About 20,000 asteroids and comets orbiting close to our planet could deliver blows ranging from destroying cities to ending all life.

this is a funny, funny story. well, not the destroying cities part. or that "ending all life" thing. those would be bad. often i'm fuzzy on the whole good-bad thing, but there seems to be very little ambiguity in this case.

no, the funny part is, our government doesn't have a billion dollars to spare for tracking killer asteroids. as one rocket scientist put it, “Should one nation, the United States, be responsible for the entire planet?”
William Ailor of the Aerospace Corporation, a not-for-profit Air Force research group that sponsored the planetary defense conference, said the problem of finding killer asteroids could be solved more easily if more countries were involved.
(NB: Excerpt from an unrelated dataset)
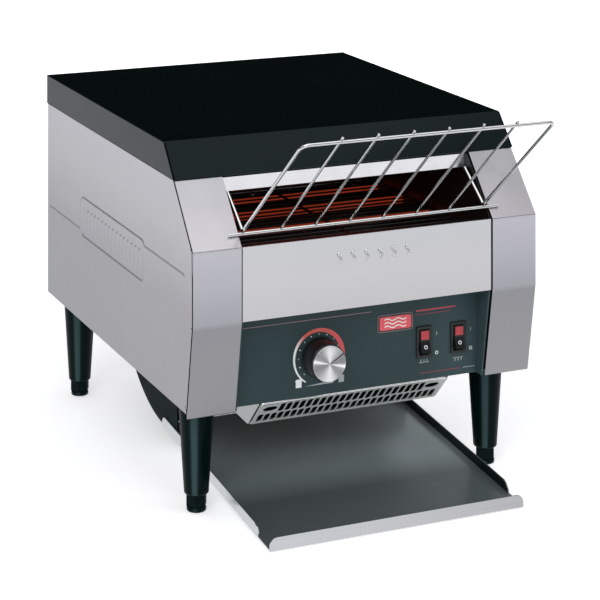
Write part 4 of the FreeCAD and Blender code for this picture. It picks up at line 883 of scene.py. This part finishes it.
# soft boxes overhead and at the sides, a black flag low down behind the object
up = wramp("Z", [(-1.0, 0.8), (1.0, 0.85), (-0.06, 0.8), (-0.01, 0.10), (0.34, 0.12), (0.60, 0.80)])
low = wramp("Z", [(-1.0, 0.0), (1.0, 1.0), (0.02, 0.0), (0.36, 0.0), (0.62, 1.0)])
rear = wramp("Y", [(-1.0, 0.0), (1.0, 1.0), (-0.05, 0.0), (0.30, 1.0)])
wdp = wn.nodes.new("ShaderNodeVectorMath")
wdp.operation = "DOT_PRODUCT"
wn.links.new(wtc.outputs["Generated"], wdp.inputs[0])
wdp.inputs[1].default_value = (0.41, 0.912, 0.0)
wsm = wn.nodes.new("ShaderNodeMapRange")
wsm.interpolation_type = "SMOOTHSTEP"
wsm.inputs["From Min"].default_value = 0.74
wsm.inputs["From Max"].default_value = 0.90
wn.links.new(wdp.outputs["Value"], wsm.inputs["Value"])
rear = wmath("MAXIMUM", wmath("MULTIPLY", rear.outputs["Color"], 0.72).outputs[0], wsm.outputs[0])
flag = wmath("SUBTRACT", 1.0, wmath("MULTIPLY", rear.outputs[0], wmath("SUBTRACT", 1.0, low.outputs["Color"]).outputs[0]).outputs[0])
tone = wmath("ADD", wmath("MULTIPLY", up.outputs["Color"], flag.outputs[0]).outputs[0], 0.006)
wn.links.new(tone.outputs[0], env.inputs["Color"])
env.inputs["Strength"].default_value = 1.0

fm, fnt, fbs = new_mat("studio_floor")
fbs.inputs["Base Color"].default_value = (0.93, 0.93, 0.935, 1)
fbs.inputs["Roughness"].default_value = 0.8
fbs.inputs["Specular IOR Level"].default_value = 0.1
fbs.inputs["Emission Color"].default_value = (1, 1, 1, 1)
fbs.inputs["Emission Strength"].default_value = 0.42
fpo = fnt.nodes.new("ShaderNodeNewGeometry")
fle = fnt.nodes.new("ShaderNodeVectorMath")
fle.operation = "LENGTH"
fnt.links.new(fpo.outputs["Position"], fle.inputs[0])
ffa = fnt.nodes.new("ShaderNodeMapRange")
ffa.interpolation_type = "SMOOTHSTEP"
ffa.inputs["From Min"].default_value = 0.5
ffa.inputs["From Max"].default_value = 2.6
ffa.inputs["To Min"].default_value = 0.42
ffa.inputs["To Max"].default_value = 1.0
fnt.links.new(fle.outputs["Value"], ffa.inputs["Value"])
fnt.links.new(ffa.outputs[0], fbs.inputs["Emission Strength"])
flp = fnt.nodes.new("ShaderNodeLightPath")
fem = fnt.nodes.new("ShaderNodeEmission")
fem.inputs["Color"].default_value = (0.985, 0.985, 1.0, 1)
fge = fnt.nodes.new("ShaderNodeNewGeometry")
fdp = fnt.nodes.new("ShaderNodeVectorMath")
fdp.operation = "DOT_PRODUCT"
fnt.links.new(fge.outputs["Incoming"], fdp.inputs[0])
fdp.inputs[1].default_value = (-0.41, -0.912, 0.0)
fmr = fnt.nodes.new("ShaderNodeMapRange")
fmr.interpolation_type = "SMOOTHSTEP"
fmr.inputs["From Min"].default_value = 0.68
fmr.inputs["From Max"].default_value = 0.92
fmr.inputs["To Min"].default_value = 1.0
fmr.inputs["To Max"].default_value = 0.12
fnt.links.new(fdp.outputs["Value"], fmr.inputs["Value"])
fnt.links.new(fmr.outputs[0], fem.inputs["Strength"])
fmx = fnt.nodes.new("ShaderNodeMixShader")
fout = [n for n in fnt.nodes if n.type == "OUTPUT_MATERIAL"][0]
fnt.links.new(flp.outputs["Is Glossy Ray"], fmx.inputs["Fac"])
fnt.links.new(fbs.outputs[0], fmx.inputs[1])
fnt.links.new(fem.outputs[0], fmx.inputs[2])
fnt.links.new(fmx.outputs[0], fout.inputs["Surface"])
me = bpy.data.meshes.new("floor")
me.from_pydata([(-8, -8, 0), (8, -8, 0), (8, 8, 0), (-8, 8, 0)], [], [(0, 1, 2, 3)])
floor = bpy.data.objects.new("floor", me)
floor.data.materials.append(fm)
sc.collection.objects.link(floor)
floor.location.z = -0.0004


def area(name, loc, target, size, power, color=(1, 1, 1), size_y=None):
    li = bpy.data.lights.new(name, "AREA")
    li.shape = "RECTANGLE"
    li.size = size
    li.size_y = size_y or size
    li.energy = power
    li.color = color
    o = bpy.data.objects.new(name, li)
    o.location = loc
    o.rotation_euler = (Vector(target) - Vector(loc)).to_track_quat("-Z", "Y").to_euler()
    sc.collection.objects.link(o)
    return o


area("key", (-1.6, -1.9, 2.2), (0, 0, 0.2), 1.4, 26)
area("fill", (2.0, -1.6, 1.3), (0, 0, 0.2), 1.2, 10).visible_glossy = False
area("top", (0.2, -0.4, 2.6), (0, 0, 0.2), 2.0, 12)

cam_d = bpy.data.cameras.new("camera")
cam = bpy.data.objects.new("camera", cam_d)
sc.collection.objects.link(cam)
cam.location = (-0.891303, -1.988631, 0.792535)
cam.rotation_euler = (math.radians(90), 0, -0.402)
cam_d.sensor_width = 36.0
cam_d.lens = 2079.648 / 600 * 36
cam_d.shift_x = (300 - 250.0) / 600
SHIFT_Y = (-316.605 - 300) / 600
cam_d.shift_y = 0.0
# the sideways and upward lens shift belongs to this one viewpoint: it fades out
# as soon as the camera stands anywhere else
for path, value in (("shift_x", (300 - 250.0) / 600), ("shift_y", SHIFT_Y)):
    fc = cam_d.driver_add(path)
    fc.driver.type = "SUM"
    for k in range(10):
        var = fc.driver.variables.new()
        var.name = "x%d" % k
        var.type = "TRANSFORMS"
        var.targets[0].id = cam
        var.targets[0].transform_type = "LOC_X"
        var.targets[0].transform_space = "WORLD_SPACE"
    for md in list(fc.modifiers):
        fc.modifiers.remove(md)
    for k, (x, v) in enumerate(((-9.10, 0.0), (-8.97, 0.0), (-8.94, value), (-8.88, value), (-8.85, 0.0), (-8.70, 0.0))):
        kp = fc.keyframe_points.insert(x, v)
        kp.interpolation = "LINEAR"
    fc.extrapolation = "CONSTANT"
cam_d.clip_start = 0.05
cam_d.clip_end = 50
sc.camera = cam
Interest is growing, he said, noting that the European Space Agency is considering a mission called Don Quijote to test ways to deflect an asteroid.
don quixote, as some might innocently observe, was disparaged for tilting at windmills. that analogy segueways into the existence of an actual industry devoted to tracking and deflecting imminent meteor strikes. they even have their own trade show:


The objective of the conference is to develop a white paper that assesses the current state of our ability to discover and track near-Earth objects (NEOs—objects that could possibly impact Earth) and our ability to successfully deflect a threatening object should one be detected.
and there, literally, is the money quote. it will be significantly more challenging to deflect a "threatening object" if it is detected only after striking the earth. it'll probably cost more, too.
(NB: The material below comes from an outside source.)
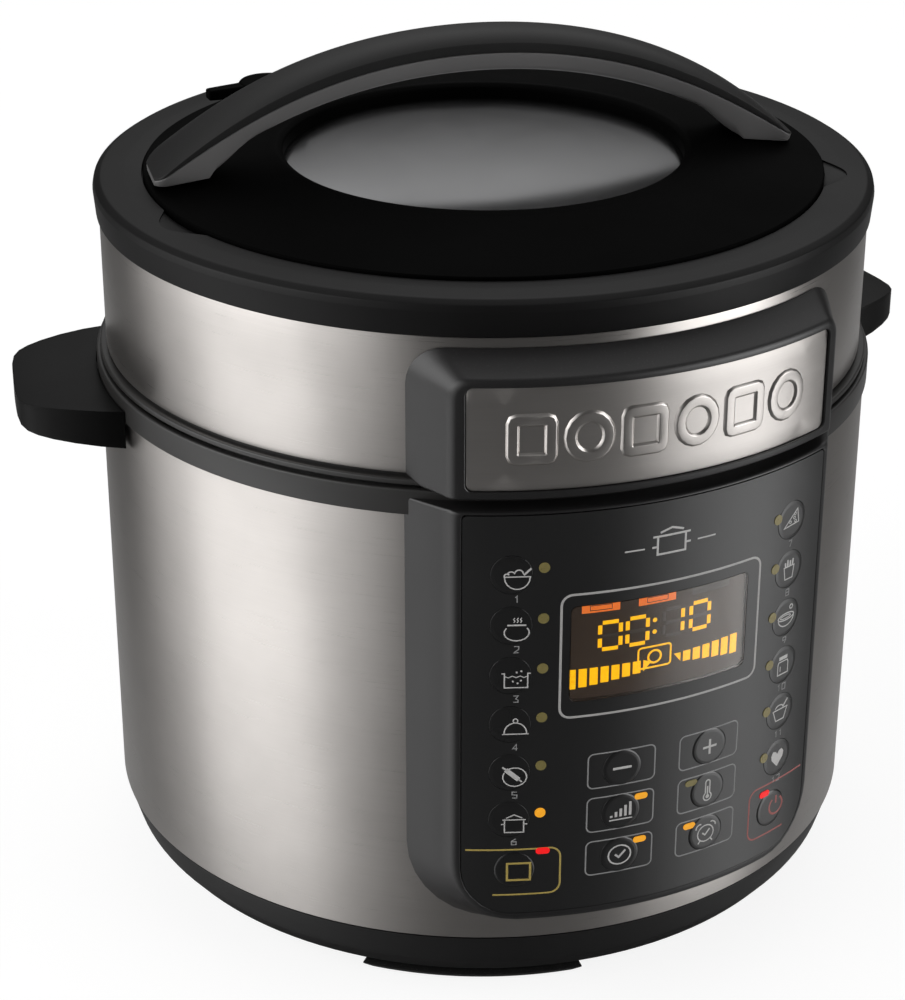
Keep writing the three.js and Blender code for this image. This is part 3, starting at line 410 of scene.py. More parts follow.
# ---- shader nodes ------------------------------------------------------------------------
def node(tree, kind, inputs=None, **settings):
    """A node with its settings, and its inputs set or linked by name or number."""
    made = tree.nodes.new("ShaderNode" + kind)
    for key, value in settings.items():
        setattr(made, key, value)
    for key, value in (inputs or {}).items():
        if isinstance(value, bpy.types.NodeSocket):
            tree.links.new(value, made.inputs[key])
        else:
            made.inputs[key].default_value = value
    return made


def maths(tree, operation, a, b=0.0, c=0.0):
    return node(tree, "Math", {0: a, 1: b, 2: c}, operation=operation).outputs[0]


def group(name, sockets_in, sockets_out):
    """An empty shader group with named float inputs and named outputs."""
    tree = bpy.data.node_groups.new(name, "ShaderNodeTree")
    for label, default in sockets_in:
        socket = tree.interface.new_socket(label, in_out="INPUT", socket_type="NodeSocketFloat")
        socket.default_value = default
    for label, kind in sockets_out:
        tree.interface.new_socket(label, in_out="OUTPUT", socket_type="NodeSocket" + kind)
    return tree, tree.nodes.new("NodeGroupInput").outputs, tree.nodes.new("NodeGroupOutput").inputs


def brushing_group():
    """Fine lines brushed round the axis: their shade, and the normal that they give."""
    tree, given, out = group(
        "Brushing",
        [("Lines per Metre", 2600.0), ("Streak Length", 0.03), ("Depth", 0.1), ("Patches", 22.0)],
        [("Lines", "Float"), ("Patches", "Float"), ("Normal", "Vector")],
    )
    place = node(tree, "TexCoord").outputs["Object"]
    axes = node(tree, "SeparateXYZ", {0: place}).outputs
    round_axis = maths(tree, "ARCTAN2", axes[0], axes[1])
    along = maths(tree, "DIVIDE", maths(tree, "MULTIPLY", round_axis, 0.15), given["Streak Length"])
    across = maths(tree, "MULTIPLY", axes[2], given["Lines per Metre"])
    depth = maths(tree, "MULTIPLY", node(tree, "VectorMath", {0: place}, operation="LENGTH").outputs[1], 40.0)
    grid = node(tree, "CombineXYZ", {0: along, 1: across, 2: depth}).outputs[0]
    lines = node(tree, "TexNoise", {"Vector": grid, "Scale": 1.0, "Detail": 4.0, "Roughness": 0.7})
    patches = node(tree, "TexNoise", {"Vector": place, "Scale": given["Patches"], "Detail": 3.0})
    bump = node(tree, "Bump", {"Strength": given["Depth"], "Distance": 0.0002, "Height": lines.outputs[0]})
    tree.links.new(lines.outputs[0], out["Lines"])
    tree.links.new(patches.outputs[0], out["Patches"])
    tree.links.new(bump.outputs[0], out["Normal"])
    return tree


def grain_group():
    """The fine texture of moulded plastic, and its slow unevenness."""
    tree, given, out = group(
        "Moulded Grain",
        [("Grains per Metre", 2400.0), ("Depth", 0.1), ("Unevenness", 14.0)],
        [("Grain", "Float"), ("Unevenness", "Float"), ("Normal", "Vector")],
    )
    place = node(tree, "TexCoord").outputs["Object"]
    grain = node(tree, "TexNoise", {"Vector": place, "Scale": given["Grains per Metre"], "Detail": 2.0})
    slow = node(tree, "TexNoise", {"Vector": place, "Scale": given["Unevenness"], "Detail": 4.0})
    bump = node(tree, "Bump", {"Strength": given["Depth"], "Distance": 0.0002, "Height": grain.outputs[0]})
    tree.links.new(grain.outputs[0], out["Grain"])
    tree.links.new(slow.outputs[0], out["Unevenness"])
    tree.links.new(bump.outputs[0], out["Normal"])
    return tree


def wear_group():
    """Where edges are rubbed, and where dust settles on what faces up."""
    tree, given, out = group(
        "Edge Wear",
        [("Amount", 0.5), ("Dust", 0.1)],
        [("Worn", "Float"), ("Dust", "Float")],
    )
    shape_of = node(tree, "NewGeometry").outputs
    place = node(tree, "TexCoord").outputs["Object"]
    breakup = node(tree, "TexNoise", {"Vector": place, "Scale": 90.0, "Detail": 5.0}).outputs[0]
    edge = node(
        tree, "MapRange", {0: shape_of["Pointiness"], 1: 0.515, 2: 0.56, 3: 0.0, 4: 1.0}, clamp=True
    ).outputs[0]
    worn = maths(tree, "MULTIPLY", maths(tree, "MULTIPLY", edge, breakup), given["Amount"])
    up = maths(tree, "MAXIMUM", node(tree, "SeparateXYZ", {0: shape_of["Normal"]}).outputs[2], 0.0)
    specks = node(tree, "TexNoise", {"Vector": place, "Scale": 1400.0, "Detail": 1.0}).outputs[0]
    dusty = node(tree, "MapRange", {0: specks, 1: 0.62, 2: 0.75, 3: 0.0, 4: 1.0}, clamp=True).outputs[0]
    dust = maths(tree, "MULTIPLY", maths(tree, "MULTIPLY", dusty, up), given["Dust"])
    tree.links.new(worn, out["Worn"])
    tree.links.new(dust, out["Dust"])
    return tree


EFFECTS = {"Brushing": brushing_group, "Moulded Grain": grain_group, "Edge Wear": wear_group}


def effect(tree, name, **values):
    """A shared effect placed in a material with its own values."""
    shared = bpy.data.node_groups.get(name) or EFFECTS[name]()
    made = tree.nodes.new("ShaderNodeGroup")
    made.node_tree = shared
    for key, value in values.items():
        made.inputs[key.replace("_", " ")].default_value = value
    return made.outputs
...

but that is SOP for our "we hate government" government. global warming? no such thing. hurricane katrina? never heard of it. some schmoe in the middle east with a slingshot? here's $100 billion for a fun-filled year of wanton slaughter. yay, government!

meanwhile, there's an asteroid out there with the name of every earth inhabitant on it. can we detect it and deflect it? we don't know, because the price is just too high to find out.
Building a dedicated observatory for finding and tracking hazardous bodies and launching a spacecraft to observe the space around Earth would cost more than $1 billion that the agency does not have.
this plea is not addressed to republicans, who don't believe in science anyway. note to democrats: peel off a billion dollar bill and get busy...quick.

Friday, March 09, 2007

more than a feeling


"We've just lost the nicest guy in rock and roll."

that's all it says now on the official boston website.

because brad delp, lead singer of the 70s band, died today.

i used to think boston's music was pretty cool. i tried to sing along with delp, because as a kid i had some pretty good range. he went way past me into the stratosphere with those high notes. that's why he got the big money.

i had a girlfriend at the time who could really hit the high notes. make of that what you will. i'd sit there and listen, rapt, as her voice climbed, higher, higher...then we'd kiss a lot.

word was, back in the day, that delp was a relentless perfectionist. he'd mix and remix the band's tracks until they met his standards. his perfectionism allegedly kept the band from releasing new material, more material, any material. which i thought was a shame, as i recall. they had a couple more successful releases, but it always seemed like there shoulda been more.

in the summer of '78, i think it was, i played on a pretty good baseball team. we were state champions or some such thing. it seemed like a big deal at the time. on the way to games, a buddy of mine and i used to listen to an 8-track of boston's first album. it became kind of a soundtrack to the season, and it still brings back warm, summertime memories.

i used to think boston's music was aging well. then came the day i noticed, "damn, this music gets a lot of airtime."

now when i hear it, it'll seem like something's missing. something that was important to me, a long time ago.

* * * * *

update: turns out delp wasn't the stickler for detail in the band. that was guitarist and cofounder tom scholz. the band's first album sold 17 million copies, still the most-ever for a debut.